FOR IMMEDIATE RELEASE
January 19, 2012

DENVER – Axis Labs, LLC, a company based in Centennial, Colorado, was sentenced yesterday by Chief U.S. District Court Judge Wiley Y. Daniel to serve one year probation and pay $107,000 to the U.S. Asset Forfeiture Fund as well as pay a fine of $50,000 in connection with the illegal distribution of product containing synthetic anabolic steroids.

On September 7, 2011 Axis Labs was charged by Information with mail fraud. On October 13, 2011 the company pled guilty to mail fraud. They were sentenced yesterday, January 18, 2012.

According to court documents, Axis Labs was involved in the illegal distribution of a product called “Monster Caps” which contained synthetic anabolic steroids, United States Attorney John Walsh and FDA Office of Criminal Investigations Special Agent in Charge Patrick Holland announced.

Axis Labs engaged in the business of manufacturing, labeling, shipping and selling certain food products. The business was active in and responsible for the distribution and marketing of a product called “Monster Caps.” The intended use of the product was to enable weight loss and the production of muscle mass. The product falsely purported pursuant to its label to be a “dietary supplement” and therefore could be distributed and dispensed without prior approval from the FDA and without a prescription from a duly authorized physician.

“Monster Caps” contained anabolic steroids, or similar synthetic compounds.
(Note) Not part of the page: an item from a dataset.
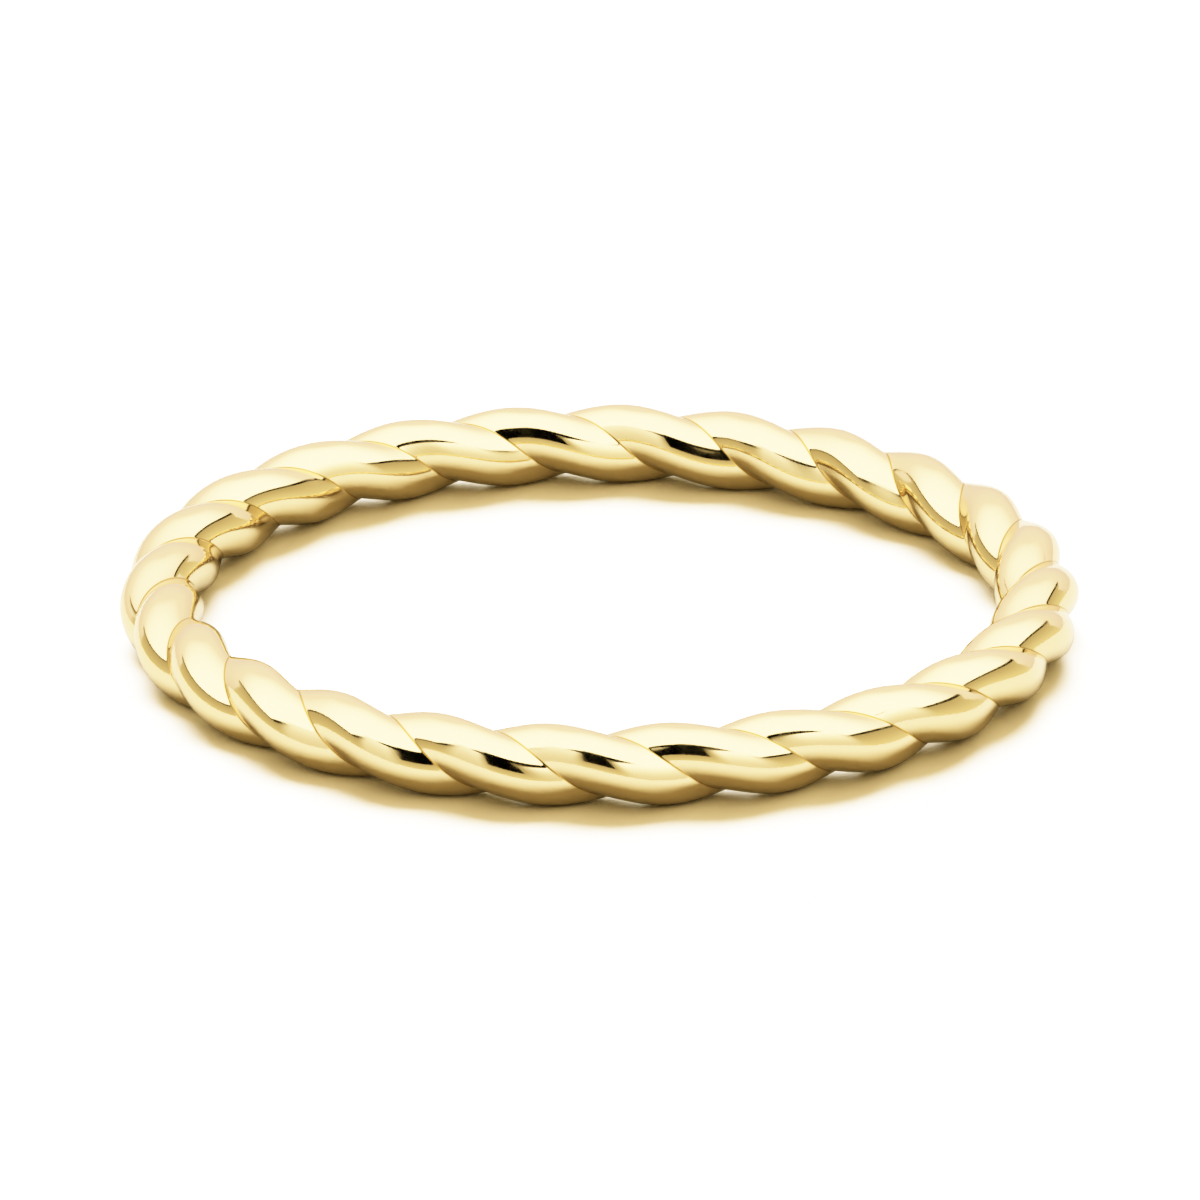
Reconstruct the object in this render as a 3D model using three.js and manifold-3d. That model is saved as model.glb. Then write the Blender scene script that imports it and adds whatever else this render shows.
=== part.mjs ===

Because Axis Labs intended these products to affect the structure and function of the human body, they were actually drugs regulated by law. Moreover, they were also new drugs and lacked the approved New Drug Application as required by law.

Between June 2008 and May 2009, Axis Labs sold “Monster Caps” on the internet, to customers throughout the United States without the required FDA approval for a new drug and without requiring a prescription. The company distributed the product by delivering it, or causing it to be delivered to customers via the United States Mail, or UPS.

“Consumers need to have confidence that products claiming to be ‘dietary supplements’ are not, in fact, unapproved new drugs,” said Patrick J. Holland, Special Agent in Charge of the FDA Office of Criminal Investigations. “We will aggressively investigate those who place profits over public health by marketing purported dietary supplements that contain drug substances such as synthetic anabolic steroids.”

This case was investigated by Food and Drug Administration – Office of Criminal Investigations.

This case was prosecuted by Assistant U.S. Attorneys Jaime Pena and Tonya Andrews.